Paradoxalement, il ne venait chez moi, au bord de la mer, que pour emprisonner les tourterelles dans notre cage, les nourrir et exceptionnellement les faire rôtir et les manger après les avoir copieusement pimentées et assaisonnées. Je me rendais en revanche régulièrement chez sa mère, qui vivait seule avec lui et qui s’absentait souvent pour aller voir ses bêtes d’En-Fond, et ramener à la maison des paniers de pommes cannelles, de cajous juteux, de mangues et de goyaves parfumées récoltés sur ses terres.

 Mes parents et la mère de mon camarade, Mme Edwige, appréciaient notre amitié et savaient que, quand je partais le matin pour l’école, je ne manquais jamais de faire une halte chez Christian pour caresser son chien Tarot et continuer ma route avec lui, sac au dos, poches remplies de noix séchées ou de mabs, ces fragiles et éphémères billes marron, dites caca-chat’, que nous fabriquions avec de la terre glaise… 

Un soir que nous revenions des mornes et que nous n’avions pas eu le temps d’apprendre nos leçons ni de faire nos devoirs, nous décidâmes secrètement, Christian et moi, de ne pas nous rendre à l’école le lendemain. 

Paysage d’En-Fond – Photo Raymond Joyeux

Le matin venu, pour ne pas alerter ma mère, après être rentré de la messe et avoir ingurgité comme d’habitude ma mixture d’eau de café et de farine de manioc, chauffée au charbon de bois du potager de la cuisine, je pris mes affaires en même temps que le chemin de l’école et, sous les aboiements joyeux de Tarot, entrai directement chez Christian, comme si de rien n’était. 

Sa mère étant partie depuis longtemps vaquer à ses occupations de petite propriétaire terrienne, nous étions assurés d’être tranquilles toute la matinée, au moins jusqu’à onze heures, signal de la sortie des classes et du retour habituel de Mme Edwige.

C’était naïvement sans compter sur la sagacité bienveillante des voisines de la mère de mon camarade, et surtout de ma tante Irène, à qui je devais impérativement donner le bonjour en passant chaque matin à heure fixe devant chez elle. 

Toujours est-il qu’avant huit heures, à peine enfermés dans la maison, sans avoir eu le temps de réfléchir à la meilleure façon d’organiser notre matinée buissonnière, et alors que nous devions être alignés devant l’école à chanter joyeusement sous la férule de M. Dévarieux, notre instituteur, Tarot se mit à grogner et à japper, tirant furieusement sur sa chaîne, dans la petite cour fermée de mon camarade.

Le cœur battant, tapis dans l’obscurité pourtant rassurante de la maison, nous épiions à travers les persiennes pour savoir qui avait bien pu, si tôt et de façon si imprévue, pousser la porte-barrière et entrer dans la cour sans y être invité. 

Ce n’était ni plus ni moins que ma mère qui m’exhortait à sortir immédiatement de ma cachette et à me présenter devant elle.
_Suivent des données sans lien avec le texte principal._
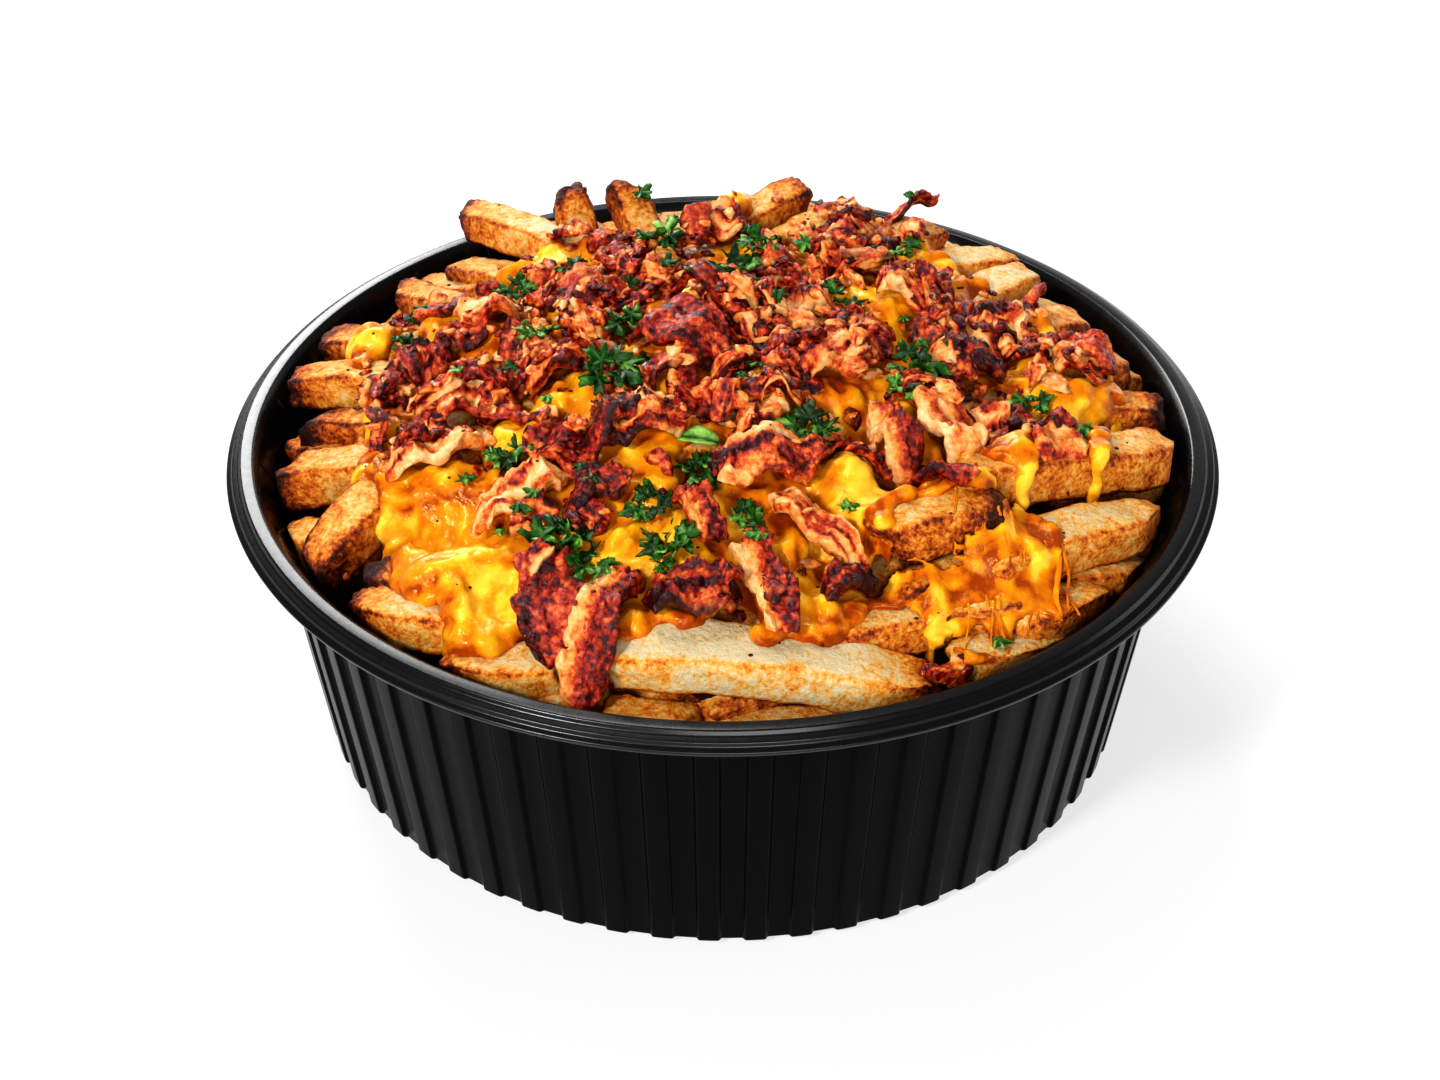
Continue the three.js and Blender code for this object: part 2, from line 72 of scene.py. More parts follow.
# The fries that show: outer tip, inner end, width, height, upward bow, and how brown the two ends are
FRIES = [
    # back, from left to right
    ((-53, 61, 69), (-30, 38, 72), 8, 7.5, 1, 0.75, 0.1),
    ((-31, 61, 76.5), (-27, 50, 63), 8, 7.5, 0, 0.75, 0.1),
    ((-21, 61, 76), (-14, 46, 66), 8, 7.5, 0, 0.5, 0.1),
    ((-39, 49, 69), (-22, 40, 70), 8, 8, 1, 0.3, 0.1),
    ((17, 60, 76), (-4, 43, 71), 8, 7.5, 1, 0.6, 0.1),
    ((30, 56, 72), (12, 44, 71), 8.5, 8, 1, 0.4, 0.1),
    ((43, 50, 70), (28, 36, 70), 10, 10, 0, 0.3, 0.1),
    ((60, 51, 63.5), (38, 38, 67), 9, 8, 1, 0.3, 0.1),
    ((62, 43, 64), (42, 22, 67), 10, 9.5, 1, 0.2, 0.1),
    ((71, 27, 62), (50, 16, 67), 10.5, 9, 1, 0.3, 0.1),
    ((77, 13, 61.5), (56, 4, 66), 10, 9, 0, 0.3, 0.1),
    ((83, 1, 60), (62, -5, 64), 8, 7, 0, 0.6, 0.1),
    # right
    ((83, -14, 61), (42, -36, 70), 10, 9, 1, 0.3, 0.1),
    ((80, -30, 58), (44, -54, 63), 10, 8.5, 1, 0.3, 0.1),
    ((79, -27, 50), (58, -42, 55), 9, 8, 0, 0.4, 0.1),
    ((77, -38, 50), (58, -46, 56), 9, 8, 0, 0.4, 0.1),
    ((68, -49, 52.5), (46, -60, 56), 10, 9, 1, 0.3, 0.1),
    ((58, -61, 51), (38, -69, 55), 9, 8, 0, 0.4, 0.2),
    ((81, -8, 52), (64, -22, 56), 9, 8, 0, 0.4, 0.1),
    # front
    ((-20, -71, 60), (35, -74, 53.5), 12, 8, 2, 0.15, 0.85),
    ((22, -68, 57.5), (2, -62, 59), 8, 7, 0, 0.7, 0.2),
    ((48.5, -45, 68.5), (27, -52.5, 69), 10, 9, 1.5, 1.3, 0.4),
    ((57, -54, 57), (20, -66, 58), 8.5, 8, 1, 0.4, 0.2),
    ((56, -43, 61), (30, -58, 61), 8, 7.5, 1, 0.3, 0.2),
    ((-47, -67, 53), (-24, -70, 56), 9.5, 8, 0, 0.5, 0.1),
    ((-64, -53, 53.5), (-42, -60, 57), 9.5, 8.5, 1, 0.8, 0.1),
    ((-72, -41, 52.5), (-58, -24, 61.5), 9.5, 9, 1, 0.8, 0.1),
    ((-61, -46, 56), (-46, -52, 57.5), 8, 7.5, 0, 1.0, 0.1),
    ((-21, -77, 51), (-4, -79.5, 50.5), 8.5, 8, 0, 0.4, 0.3),
    ((-5, -79.5, 48.5), (20, -78, 49), 8, 8, 0, 0.4, 0.4),
    ((-38, -72, 48), (-18, -73, 51), 9, 8, 0, 0.5, 0.3),
    # left
    ((-82, -13, 53), (-58, -21, 61.5), 9.5, 9, 1, 1.0, 0.1),
    ((-78, -1, 57), (-56, -11, 63.5), 7.5, 7.5, 0, 0.9, 0.1),
    ((-83, 12, 58.5), (-56, 2, 64.5), 8.5, 8, 1, 0.85, 0.1),
    ((-78, 27, 58.5), (-56, 12, 64.5), 9, 8, 1, 0.85, 0.1),
    ((-65, 43, 61), (-50, 28, 65.5), 8, 7.5, 0, 0.8, 0.1),
    ((-69, 25, 61), (-50, 14, 65.5), 7, 6.5, 0, 0.7, 0.1),
    ((-54, 50, 62), (-38, 34, 67), 8.5, 8, 0, 0.5, 0.1),
    ((-80, -26, 50), (-66, -36, 54), 9, 8, 0, 0.5, 0.2),
    ((-81, 4, 50), (-68, -8, 55), 8.5, 8, 0, 0.5, 0.2),
    # behind the heap
    ((-41, 68, 59), (-22, 52, 66), 9, 8.5, 1, 0.5, 0.1),
    ((-12, 79, 57), (-8, 52, 66), 9.5, 8.5, 1, 0.4, 0.1),
    ((6, 80, 56), (20, 52, 67), 9, 8.5, 1, 0.4, 0.1),
    ((33, 73, 58), (16, 54, 66), 9, 8, 0, 0.6, 0.1),
    ((52, 61, 57), (34, 48, 66), 9.5, 9, 1, 0.3, 0.1),
    ((-62, 52, 56), (-42, 38, 64), 9, 8, 0, 0.4, 0.1),
    ((-4, 66, 67), (22, 67, 64), 9, 8, 1, 0.5, 0.4),
    ((70, 44, 54), (52, 30, 61), 9.5, 9, 0, 0.3, 0.1),
    ((81, 20, 54), (64, 12, 60), 8.5, 8, 0, 0.4, 0.1),
    ((-80, 22, 51), (-62, 38, 56), 8.5, 8, 0, 0.3, 0.1),
    ((-32, 76, 53), (-4, 74, 56), 9, 8, 1, 0.5, 0.2),
    ((14, 79, 50), (42, 70, 53), 9, 8, 0, 0.4, 0.2),
    ((-72, 42, 49), (-50, 60, 53), 9, 8, 0, 0.4, 0.2),
]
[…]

Armée d’une brassée de lignes de traîne, rêches de sel et grosses comme un petit doigt, elle m’attendait de pied ferme pour me corriger comme il le fallait.

Quelques personnes s’étaient déjà attroupées dans la rue, attendant l’exécution de la sentence, comme autrefois la foule assoiffée de sang et de haine au pied de la guillotine ou de la potence. 

Trahi et pris au piège, iguane terrorisé, pourchassé par des enfants en maraude, je n’avais que la solution de sortir de mon terrier et de courir au plus vite pour échapper à la colère de ma mère et aux lanières empesées de son martinet improvisé.

C’est ce que je fis, sous les aboiements compatissants de Tarot et les désapprobations de la petite foule à mon égard. Mes affaires d’école bien serrées sous le bras, je réussis à éviter le plus gros des coups et à courir jusqu’à la maison pour attendre stoïquement l’arrivée de ma mère, laquelle me poursuivait à distance de ses réprimandes, me menaçant de son redoutable fouet. 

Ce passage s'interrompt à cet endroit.